_What you will do_
Print the listing below from its opening line through the line holding "return [(cx +", both ends included.
begin Stored data
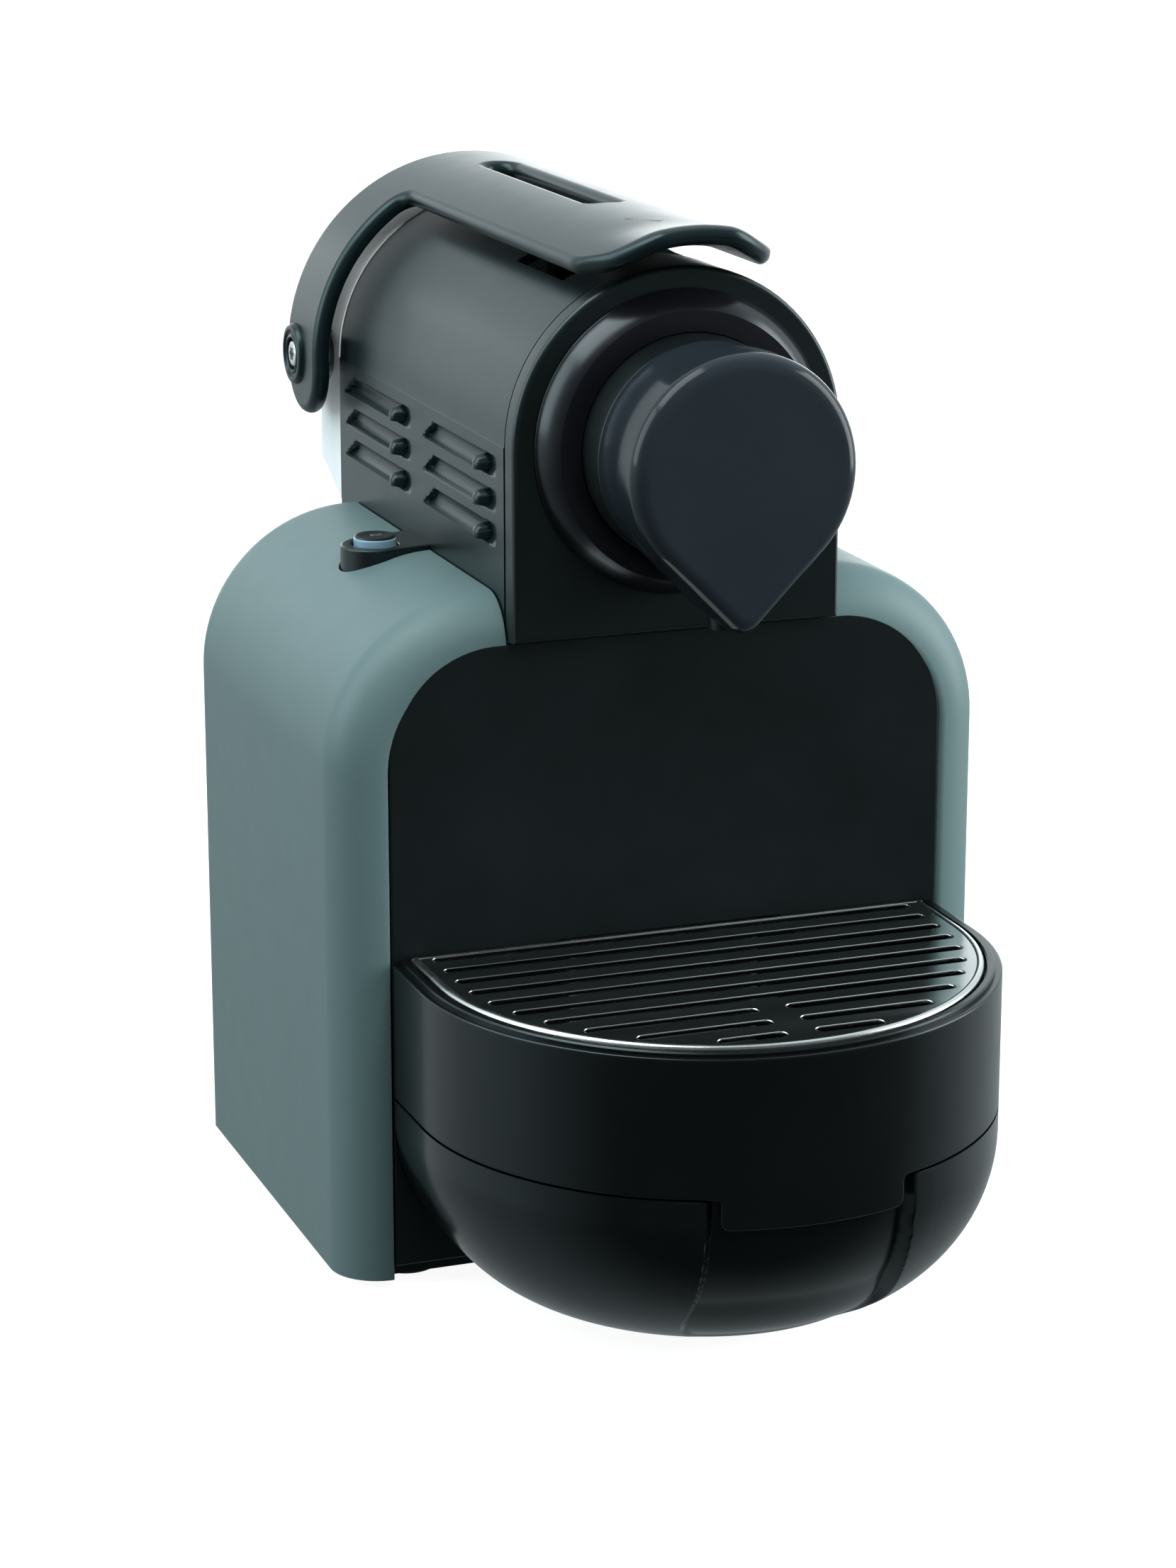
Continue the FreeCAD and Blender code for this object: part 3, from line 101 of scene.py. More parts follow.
def arc(cx, cy, radius, first, last, steps=12):
    """Points on a circle between two angles in degrees, both ends included."""
    turn = [radians(first + (last - first) * i / steps) for i in range(steps + 1)]
    return [(cx + radius * cos(a), cy + radius * sin(a)) for a in turn]


def rounded(corners, steps=8):
    """A line through (x, y, radius) corners, each corner turned into an arc."""
    points = []
    count = len(corners)
    for i, (x, y, radius) in enumerate(corners):
        if radius <= 0:
            points.append((x, y))
            continue
        here = Vector((x, y))
        back = (Vector(corners[i - 1][:2]) - here).normalized()
        ahead = (Vector(corners[(i + 1) % count][:2]) - here).normalized()
        half = back.angle(ahead) / 2
        centre = here + (back + ahead).normalized() * (radius / sin(half))
        start = here + back * (radius / math.tan(half)) - centre
        finish = here + ahead * (radius / math.tan(half)) - centre
        swing = start.angle_signed(finish)
        for step in range(steps + 1):
            turn = -swing * step / steps
            c, s = cos(turn), sin(turn)
            points.append((centre.x + start.x * c - start.y * s, centre.y + start.x * s + start.y * c))
    return points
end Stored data
_Exercise response_
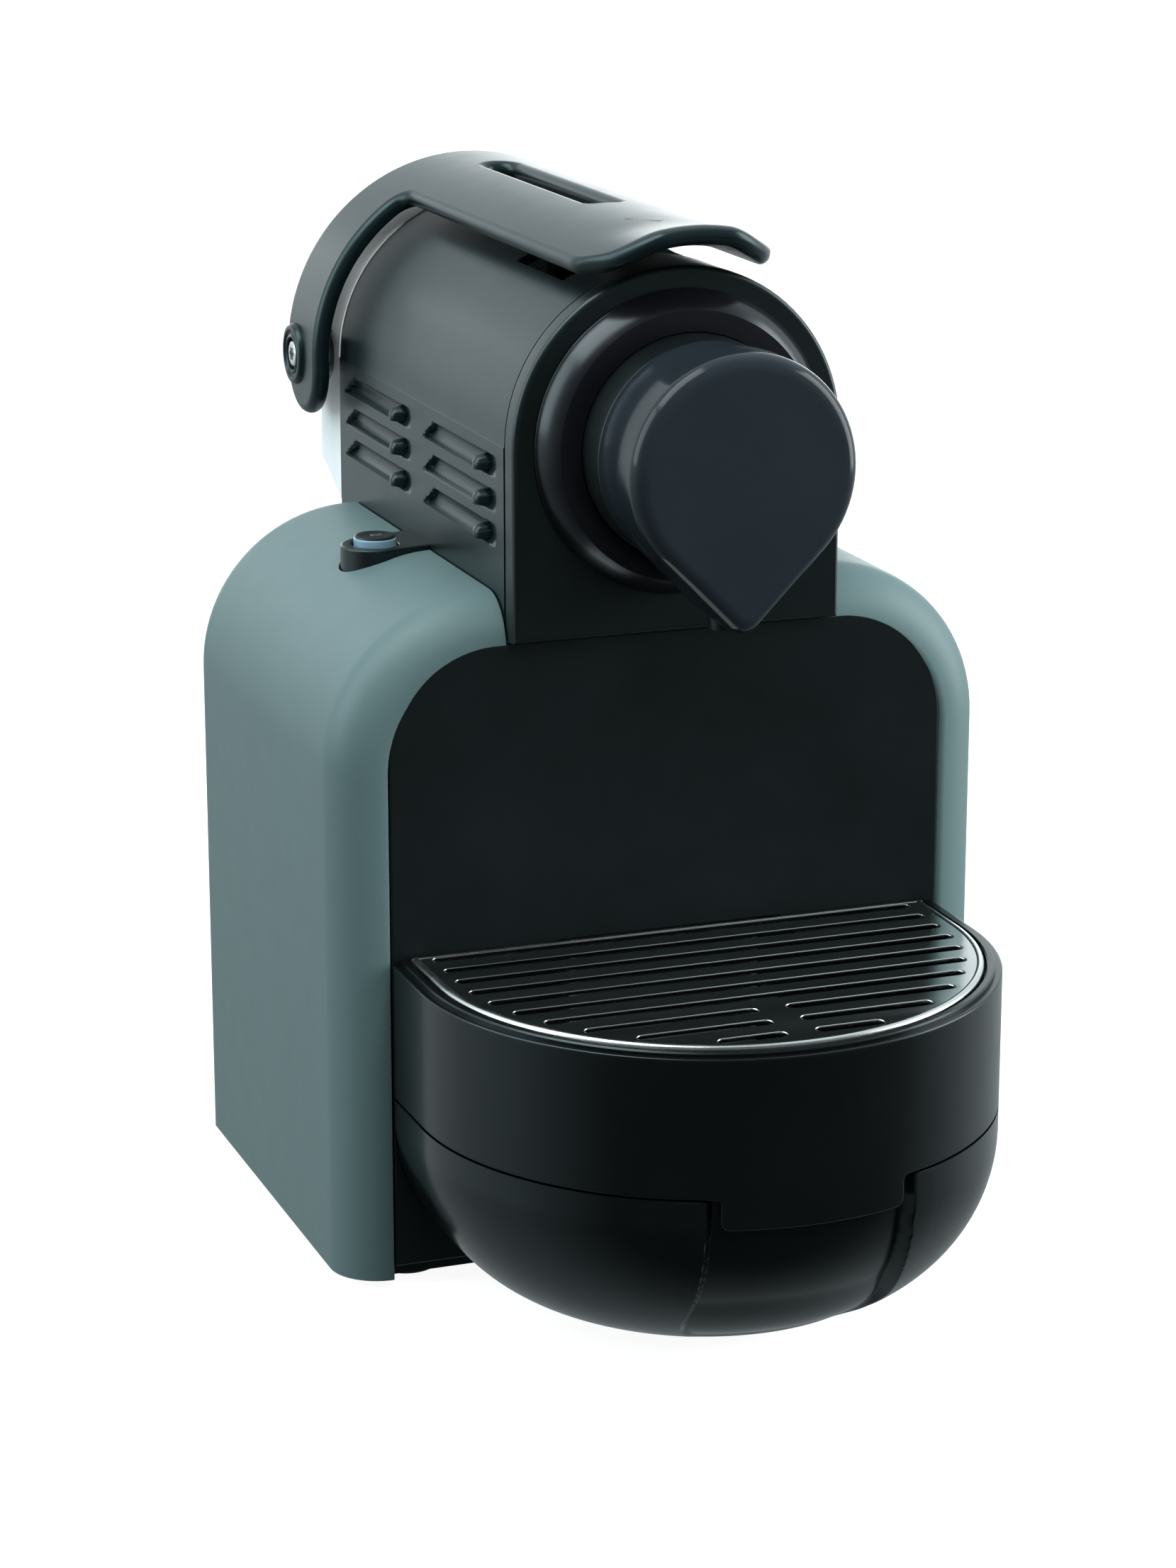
Continue the FreeCAD and Blender code for this object: part 3, from line 101 of scene.py. More parts follow.
def arc(cx, cy, radius, first, last, steps=12):
    """Points on a circle between two angles in degrees, both ends included."""
    turn = [radians(first + (last - first) * i / steps) for i in range(steps + 1)]
    return [(cx + radius * cos(a), cy + radius * sin(a)) for a in turn]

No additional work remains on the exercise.